Unfortunately, the rapid growth in revenue has not led to a shift towards budgetary balance. On the contrary, the government sector's budget deficit increased by nearly one billion euros in 2023, reaching 3.4 percent of GDP. According to rules agreed upon in the European Union, the annual deficit should not exceed 3 percent. However, the forecast indicates not a decreasing trend, but an increasing one: this year, the budget deficit will rise to 1.4 billion euros, or 3.5 percent of GDP, and by next year, it is expected to reach 2.2 billion euros, or 5.3 percent of GDP. A deep deficit close to 5 percent is anticipated to persist throughout the forecast period.

While the increase in the budget deficit is often attributed to rising defense expenditures, this is not the complete truth, especially for next year. The forecast shows that in terms of GDP, defense spending will actually decrease in 2025, from this year's 3.4 percent of GDP to 3.1 percent (see Chart 2).

Chart 2: Government sector expenditures by administrative function (% of GDP)

Defense spending

Source: Ministry of Finance

The Finance Ministry's forecast also highlights that the growth in the government sector's debt burden is accelerating. The deficit will be covered through the issuance of long- and short-term bonds and loans. As a result of the increasing deficit, the government sector's debt burden will rise to 22.6 percent of GDP this year, 27.1 percent next year, and is projected to reach 35.9 percent of GDP by 2028 (see Chart 3).

Chart 3: Government sector debt from 2021 to 2028 (mln euros, % of GDP)

Total debt, mln euros

Total debt, % of GDP

Source: Ministry of Finance

It is not too late

Governments can achieve good results by stimulating a struggling economy with skillful budgetary policy or by reducing its external vulnerabilities. However, from our local example, we must sadly acknowledge that there is yet another coalition promise that will remain unfulfilled – we are not moving towards budgetary balance in the near future. What is worse than the failure to fulfill a promise is the significant decline in our ability to provide the economy with budgetary policy support when needed.

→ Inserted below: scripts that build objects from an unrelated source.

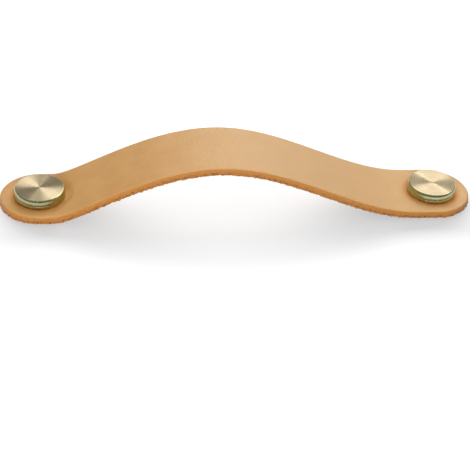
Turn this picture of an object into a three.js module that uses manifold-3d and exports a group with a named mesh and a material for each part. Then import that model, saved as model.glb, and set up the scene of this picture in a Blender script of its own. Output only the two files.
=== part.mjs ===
// A leather strap pull in its mounted form. A strap with full round ends arches between two
// spun brass heads. Each head has a boss that goes through a punched hole in the leather and
// takes a screw from behind the panel, so the screw draws the head, the leather and the panel
// together. Millimetres. X runs along the strap, +Z leaves the panel, and the origin lies on
// the panel's face, midway between the two holes.

import * as THREE from "three";
import { mergeVertices, toCreasedNormals } from "three/addons/utils/BufferGeometryUtils.js";
import Module from "manifold-3d";

// Strap
const holePitch = 128;
const strapWidth = 25;
const strapThickness = 2.5;
const shoulderRadius = 0.6; // the rounded edge of the grain side
const fleshBevel = 0.2; // the broken edge of the flesh side

// Arch, measured on the leather's mid-surface
const archRise = 17.4;
const crownShift = -7.5; // the crown leans towards the left head
const landReach = 7; // flat leather from each hole to where the strap lifts
const leftToeHandle = 8; // the left foot bends sharply
const rightToeHandle = 21; // the right foot sweeps out gently
const crownHandle = 23;

// Seat that each head presses into the leather
const seatDepth = 0.35;

// Head
const headDiameter = 16.2;
const headHeight = 3.3;
const headBevel = 0.55; // width of the bright ring round the face
const headBevelDrop = 0.4;
const headFootBevel = 0.25;
const bossDiameter = 7;
const bossLength = 1.6;
const bossBevel = 0.3;
const tappedDepth = 3.7;
const drillPoint = THREE.MathUtils.degToRad(59); // half angle of the drill

// Screw
const screwDiameter = 4;
const screwLength = 22;
const panelThickness = 18;
const screwHeadDiameter = 8;
const screwHeadHeight = 3.1;
const screwHeadRim = 1.1; // straight side of the pan head, below its crown
const screwTipBevel = 0.5;
const recessSpan = 4.6; // across the cross recess at the head's top
const recessFloorSpan = 1.8;
const recessDepth = 2.2;
const recessBlade = 1;

// Clearances
const seatGap = 0.05; // head on leather
const seatMargin = 0.2; // head in its pressed seat, all round
const bossGap = 0.2; // boss in the punched hole, all round
const threadGap = 0.1; // screw in the tapped hole, all round

// Smoothness
const bendStep = 1.5; // length of leather between two cross lines of the arch
const endSteps = 14; // per quarter turn of a strap end
const shoulderSteps = 4;
const headSegments = 72;
const screwSegments = 40;

const wasm = await Module();
wasm.setup();

function solidOf(geometry) {
  const bare = geometry.clone();
  bare.deleteAttribute("normal");
  bare.deleteAttribute("uv");
  const merged = mergeVertices(bare, 1e-5);
  const mesh = new wasm.Mesh({
    numProp: 3,
    vertProperties: merged.attributes.position.array,
    triVerts: new Uint32Array(merged.index.array),
  });
  return new wasm.Manifold(mesh);
}

function geometryOf(solid) {
  const mesh = solid.getMesh();
  const geometry = new THREE.BufferGeometry();
  geometry.setAttribute("position", new THREE.BufferAttribute(mesh.vertProperties, 3));
  geometry.setIndex(new THREE.BufferAttribute(mesh.triVerts, 1));
  return geometry;
}

// A solid turned about Z from [radius, height] points that run up the outside.
function turned(points, segments) {
  const profile = points.map(([radius, height]) => new THREE.Vector2(radius, height));
  return new THREE.LatheGeometry(profile, segments).rotateX(Math.PI / 2);
}

// The skin between closed rings that hold the same number of points. A ring may close up to a
// line, as at a strap's tip, and the triangles that vanish there are left out.
function loft(rings) {
  const count = rings[0].length;
  const corners = [];
  const addTriangle = (a, b, c) => {
    if (a.distanceTo(b) > 1e-6 && b.distanceTo(c) > 1e-6 && c.distanceTo(a) > 1e-6) {
      corners.push(a, b, c);
    }
  };
  for (let row = 0; row + 1 < rings.length; row += 1) {
    for (let i = 0; i < count; i += 1) {
      const next = (i + 1) % count;
      addTriangle(rings[row][i], rings[row + 1][next], rings[row + 1][i]);
      addTriangle(rings[row][i], rings[row][next], rings[row + 1][next]);
    }
  }
  return new THREE.BufferGeometry().setFromPoints(corners);
}

// Strap

const holeX = holePitch / 2;
const endRadius = strapWidth / 2;
const toeX = holeX - landReach;

// The leather's mid-surface seen from the side, as (x, z), from the left tip to the right one.
function centreLine() {
  const at = (x, z) => new THREE.Vector2(x, z + strapThickness / 2);
  const line = new THREE.CurvePath();
  line.add(new THREE.LineCurve(at(-holeX - endRadius, 0), at(-toeX, 0)));
  line.add(
    new THREE.CubicBezierCurve(
      at(-toeX, 0),
      at(-toeX + leftToeHandle, 0),
      at(crownShift - crownHandle, archRise),
      at(crownShift, archRise),
    ),
  );
  line.add(
    new THREE.CubicBezierCurve(
      at(crownShift, archRise),
      at(crownShift + crownHandle, archRise),
      at(toeX - rightToeHandle, 0),
      at(toeX, 0),
    ),
  );
  line.add(new THREE.LineCurve(at(toeX, 0), at(holeX + endRadius, 0)));
  return line;
}

// The cross lines of the flat blank: where each one's centre lies along the leather, and the
// angle at which it meets the outline, which turns from -90 to 90 degrees over the two ends.
function stations(length) {
  const list = [];
  const quarter = Math.PI / 2;
  for (let i = 0; i < endSteps; i += 1) {
    list.push({ along: endRadius, angle: -quarter * (1 - i / endSteps) });
  }
  const straight = length - 2 * endRadius;
  const bends = Math.ceil(straight / bendStep);
  for (let i = 0; i <= bends; i += 1) {
    list.push({ along: endRadius + (straight * i) / bends, angle: 0 });
  }
  for (let i = 1; i <= endSteps; i += 1) {
    list.push({ along: length - endRadius, angle: (quarter * i) / endSteps });
  }
  return list;
}

// The edge of the blank from the grain side down: how far it is set in, and its height over
// the mid-surface.
function edgeSection() {
  const half = strapThickness / 2;
  const edge = [];
  for (let i = 0; i <= shoulderSteps; i += 1) {
    const turn = ((Math.PI / 2) * i) / shoulderSteps;
    edge.push({
      inset: shoulderRadius * (1 - Math.sin(turn)),
      height: half - shoulderRadius * (1 - Math.cos(turn)),
    });
  }
  edge.push({ inset: 0, height: fleshBevel - half });
  edge.push({ inset: fleshBevel, height: -half });
  return edge;
}

// The blank, bent along the centre line so that every cross line stays square to it.
function bentBlank() {
  const line = centreLine();
  const length = line.getLength();
  const edge = edgeSection();
  const bend = (along, across, height) => {
    const t = THREE.MathUtils.clamp(along / length, 0, 1);
    const point = line.getPoint(t);
    const tangent = line.getTangent(t);
    return new THREE.Vector3(
      point.x - tangent.y * height,
      across,
      point.y + tangent.x * height,
    );
  };
  const rings = stations(length).map(({ along, angle }) => {
    const side = (sign) =>
      edge.map(({ inset, height }) => {
        const reach = endRadius - inset;
        const across = sign * reach * Math.cos(angle);
        return bend(along + reach * Math.sin(angle), across, height);
      });
    return [...side(-1), ...side(1).reverse()];
  });
  return loft(rings);
}

const headRadius = headDiameter / 2;
const bossRadius = bossDiameter / 2;
const seatZ = strapThickness - seatDepth;

// What is missing from the leather at one end: the punched hole, and the round seat that the
// head has pressed into it, also where the strap already lifts under the head's inner rim.
function punchAndSeat() {
  const punchRadius = bossRadius + bossGap;
  const seatRadius = headRadius + seatMargin;
  const over = 1;
  return solidOf(
    turned(
      [
        [0, -over],
        [punchRadius, -over],
        [punchRadius, seatZ],
        [seatRadius, seatZ],
        [seatRadius, strapThickness + over],
        [0, strapThickness + over],
      ],
      headSegments,
    ),
  );
}

function strapGeometry() {
  let leather = solidOf(bentBlank());
  const cutter = punchAndSeat();
  for (const x of [-holeX, holeX]) {
    leather = leather.subtract(cutter.translate([x, 0, 0]));
  }
  return geometryOf(leather);
}

// Head: a spun disc with a bright bevel, on a boss with a blind tapped hole.

const tappedRadius = screwDiameter / 2 + threadGap;

function headGeometry() {
  const foot = seatZ + seatGap;
  const top = foot + headHeight;
  const bossEnd = foot - bossLength;
  const tappedEnd = bossEnd + tappedDepth;
  return turned(
    [
      [0, tappedEnd + tappedRadius / Math.tan(drillPoint)],
      [tappedRadius, tappedEnd],
      [tappedRadius, bossEnd],
      [bossRadius - bossBevel, bossEnd],
      [bossRadius, bossEnd + bossBevel],
      [bossRadius, foot],
      [headRadius - headFootBevel, foot],
      [headRadius, foot + headFootBevel],
      [headRadius, top - headBevelDrop],
      [headRadius - headBevel, top],
      [0, top],
    ],
    headSegments,
  );
}

// Screw: a pan head behind the panel and a shank that reaches into the head's tapped hole.

function crossRecess() {
  const bottom = -panelThickness - screwHeadHeight;
  const over = 0.5;
  const splay = (recessSpan - recessFloorSpan) / 2 / recessDepth;
  const blade = new THREE.Shape([
    new THREE.Vector2(-recessSpan / 2 - splay * over, bottom - over),
    new THREE.Vector2(recessSpan / 2 + splay * over, bottom - over),
    new THREE.Vector2(recessFloorSpan / 2, bottom + recessDepth),
    new THREE.Vector2(-recessFloorSpan / 2, bottom + recessDepth),
  ]);
  const wing = new THREE.ExtrudeGeometry(blade, { depth: recessBlade, bevelEnabled: false });
  wing.translate(0, 0, -recessBlade / 2).rotateX(Math.PI / 2);
  const other = wing.clone().rotateZ(Math.PI / 2);
  return solidOf(wing).add(solidOf(other));
}

function screwGeometry() {
  const radius = screwDiameter / 2;
  const headTop = -panelThickness;
  const bottom = headTop - screwHeadHeight;
  const tip = headTop + screwLength;
  const crown = screwHeadHeight - screwHeadRim;
  const profile = [[0, bottom]];
  const crownSteps = 6;
  for (let i = 1; i <= crownSteps; i += 1) {
    const turn = ((Math.PI / 2) * i) / crownSteps;
    profile.push([
      screwHeadDiameter / 2 - crown * (1 - Math.sin(turn)),
      bottom + crown * (1 - Math.cos(turn)),
    ]);
  }
  profile.push(
    [screwHeadDiameter / 2, headTop],
    [radius, headTop],
    [radius, tip - screwTipBevel],
    [radius - screwTipBevel, tip],
    [0, tip],
  );
  const body = solidOf(turned(profile, screwSegments));
  return geometryOf(body.subtract(crossRecess()));
}

// Assembly

const leatherTan = new THREE.MeshStandardMaterial({
  color: 0xc8965d,
  roughness: 0.62,
  metalness: 0,
});
const spunBrass = new THREE.MeshStandardMaterial({
  color: 0xc9b991,
  roughness: 0.32,
  metalness: 1,
});
const zincSteel = new THREE.MeshStandardMaterial({
  color: 0xaeb2b5,
  roughness: 0.38,
  metalness: 1,
});

function named(name, geometry, material) {
  const mesh = new THREE.Mesh(toCreasedNormals(geometry, Math.PI / 6), material);
  mesh.name = name;
  return mesh;
}

const pull = new THREE.Group();
pull.name = "leather_strap_pull";
pull.add(named("strap", strapGeometry(), leatherTan));
for (const [side, x] of [
  ["left", -holeX],
  ["right", holeX],
]) {
  const fastening = new THREE.Group();
  fastening.position.x = x;
  fastening.add(named(`${side}_head`, headGeometry(), spunBrass));
  fastening.add(named(`${side}_screw`, screwGeometry(), zincSteel));
  pull.add(fastening);
}

export default pull;
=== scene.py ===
import math
import random

import bmesh
import bpy
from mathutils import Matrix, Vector


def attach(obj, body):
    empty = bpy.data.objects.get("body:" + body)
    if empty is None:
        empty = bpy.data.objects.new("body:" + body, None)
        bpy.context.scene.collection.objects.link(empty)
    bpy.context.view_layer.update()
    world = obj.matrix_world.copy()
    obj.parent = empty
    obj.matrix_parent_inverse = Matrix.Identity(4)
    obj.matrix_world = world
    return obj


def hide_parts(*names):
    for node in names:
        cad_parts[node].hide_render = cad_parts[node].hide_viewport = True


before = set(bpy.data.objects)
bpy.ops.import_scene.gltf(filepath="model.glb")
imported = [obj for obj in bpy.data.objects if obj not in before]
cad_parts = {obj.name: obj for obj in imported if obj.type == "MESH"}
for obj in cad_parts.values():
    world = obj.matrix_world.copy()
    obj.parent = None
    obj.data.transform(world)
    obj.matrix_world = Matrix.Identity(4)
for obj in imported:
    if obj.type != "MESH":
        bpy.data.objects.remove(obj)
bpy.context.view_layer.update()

mm = 0.001
holeX = 64 * mm  # both holes, heads and screws stand this far from the middle
mergeGap = 0.002 * mm
planeGap = 0.001 * mm
random.seed(7)


# small helpers for working as by hand
def deselectAll():
    if bpy.context.object and bpy.context.object.mode != "OBJECT":
        bpy.ops.object.mode_set(mode="OBJECT")
    bpy.ops.object.select_all(action="DESELECT")


def takeUp(piece):  # the only selected object, and the active one
    deselectAll()
    piece.select_set(True)
    bpy.context.view_layer.objects.active = piece


def named(name):  # the primitive that was just added
    piece = bpy.context.object
    piece.name = name
    piece.data.name = name
    return piece


def edit(kind="VERT"):
    bpy.ops.object.mode_set(mode="EDIT")
    bpy.ops.mesh.select_mode(type=kind)


def pick(test, kind="VERT"):  # selects what passes the test, by its place
    mesh = bmesh.from_edit_mesh(bpy.context.object.data)
    for sort in (mesh.verts, mesh.edges, mesh.faces):
        for part in sort:
            part.select_set(False)
    mesh.select_mode = {kind}
    bpy.context.tool_settings.mesh_select_mode = (kind == "VERT", kind == "EDGE", kind == "FACE")
    for part in {"VERT": mesh.verts, "EDGE": mesh.edges, "FACE": mesh.faces}[kind]:
        if test(part):
            part.select_set(True)
    mesh.select_flush_mode()
    bmesh.update_edit_mesh(bpy.context.object.data)


def middle(part):  # of an edge or a face
    return sum((v.co for v in part.verts), Vector()) / len(part.verts)


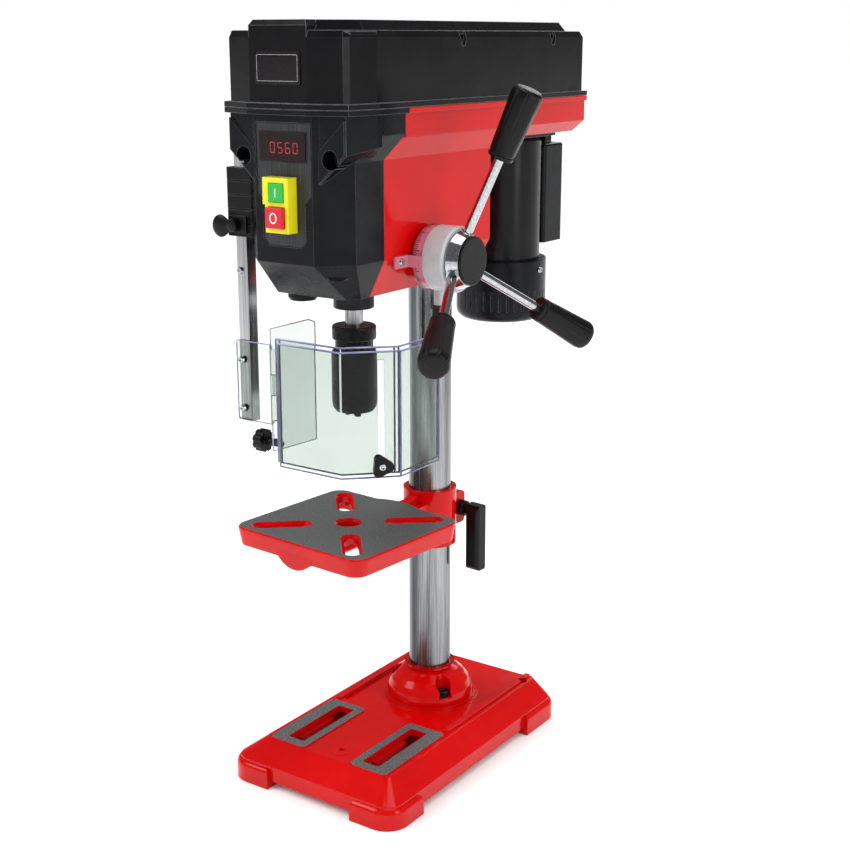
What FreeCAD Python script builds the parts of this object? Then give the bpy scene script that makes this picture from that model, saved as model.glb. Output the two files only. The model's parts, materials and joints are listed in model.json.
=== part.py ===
import FreeCAD, Part
import math
import os

# Bench drill press. Millimetres. Origin on the column axis at the bench plane.
# +Z is up the column, -Y is the operator's side, +X is the operator's right.

# ---- driving dimensions ----
col_r = 24.0            # column, 48 mm drawn steel tube
col_wall = 3.5
col_top = 690.0
throw = 138.5           # column axis to spindle axis
base_w = 113.0          # base half width over the feet
base_front = -231.5
base_back = 114.2
skirt_in = 5.0          # skirt set back from the feet
skirt_lift = 8.0        # gap under the skirt between the feet
base_top = 42.6
pad_top = 44.1
dome_r = 50.0
dome_z0 = 44.0
dome_z1 = 83.0
table_top = 290.0
table_hw = 90.0
table_y0 = -223.5
table_y1 = -57.0
table_plate = 10.0
table_swing = -4.8      # table turned about the column, degrees
tilt_z = 264.0
quill_r = 21.0
quill_low = 525.0
quill_high = 676.0
quill_travel = 50.0
spindle_r = 8.2
pin_module = 1.5
pin_teeth = 25
rack_back = 19.5        # rack pitch line from the quill axis
feed_z = 578.0
pan_z = 727.6           # joint between belt pan and belt cover
cover_top = 808.0
motor_y = 149.0
motor_r = 44.6
skirt_r = 52.6
lever_len = 183.5
lever_splay = 24.0
lever_phase = 4.0
gap = 0.3               # clearance between parts that move

spin_y = -throw
pin_r = pin_module * pin_teeth / 2.0
feed_y = spin_y + rack_back + pin_r

Vec = FreeCAD.Vector
X = Vec(1, 0, 0)
Y = Vec(0, 1, 0)
Z = Vec(0, 0, 1)
parts = {}


# ---- small builders ----
def box(x0, x1, y0, y1, z0, z1):
    return Part.makeBox(x1 - x0, y1 - y0, z1 - z0, Vec(x0, y0, z0))


def rod(p, r, h, d=Z):
    return Part.makeCylinder(r, h, Vec(*p), d)


def tube(p, ro, ri, h, d=Z):
    d = Vec(d)
    start = Vec(*p) - d * 1.0
    return Part.makeCylinder(ro, h, Vec(*p), d).cut(Part.makeCylinder(ri, h + 2.0, start, d))


def taper(p, r0, r1, h, d=Z):
    return Part.makeCone(r0, r1, h, Vec(*p), d)


def union(*shapes):
    flat = []
    for s in shapes:
        flat.extend(s if isinstance(s, (list, tuple)) else [s])
    out = flat[0]
    if len(flat) > 1:
        out = flat[0].fuse(flat[1:])
    return out.removeSplitter()


def less(a, *cutters):
    flat = []
    for s in cutters:
        flat.extend(s if isinstance(s, (list, tuple)) else [s])
    return a.cut(flat) if len(flat) > 1 else a.cut(flat[0])


def plate(points, z0, z1):
    pts = [Vec(p[0], p[1], z0) for p in points]
    wire = Part.makePolygon(pts + [pts[0]])
    return Part.Face(wire).extrude(Vec(0, 0, z1 - z0))


def slab_x(points, x0, x1):
    pts = [Vec(x0, p[0], p[1]) for p in points]
    wire = Part.makePolygon(pts + [pts[0]])
    return Part.Face(wire).extrude(Vec(x1 - x0, 0, 0))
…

The problem is that not every increase or decrease in government expenses or revenues affects the economy equally. Fewer economic reforms and investments mean slower long-term sustainable growth; slower growth, in turn, means less expenditure on defense, education, transportation, healthcare, social programs, and so on.

Although our national debt is growing rapidly, it is still not excessively high. This gives us time and hope that with the right decisions, we can still steer our economy back on track. A sensibly reliable long-term budgetary position should be considered an asset that can be relied upon. While it is not necessary for the budget to be balanced every year, the budgetary position should, on average, remain close to balance—with temporary and well-thought-out fluctuations around this average. This is the policy to strive for.

In difficult times, both people and countries look for new opportunities, fresh strength, and hope. If those in power are in tune and empathetic with their fellow citizens, they are more likely to unite people behind a common goal. However, disappointment, distrust and fear undermine this effort greatly, as well as the paranoid reduction of ideas into categories "us versus them." Cynical politicians often try to exploit these divisions, using them for their election campaigns. But there is a different way – not by tearing down, but by fostering unity; not by imposing top-down, hastily made decisions, but by selecting the best ideas through inclusive dialogue.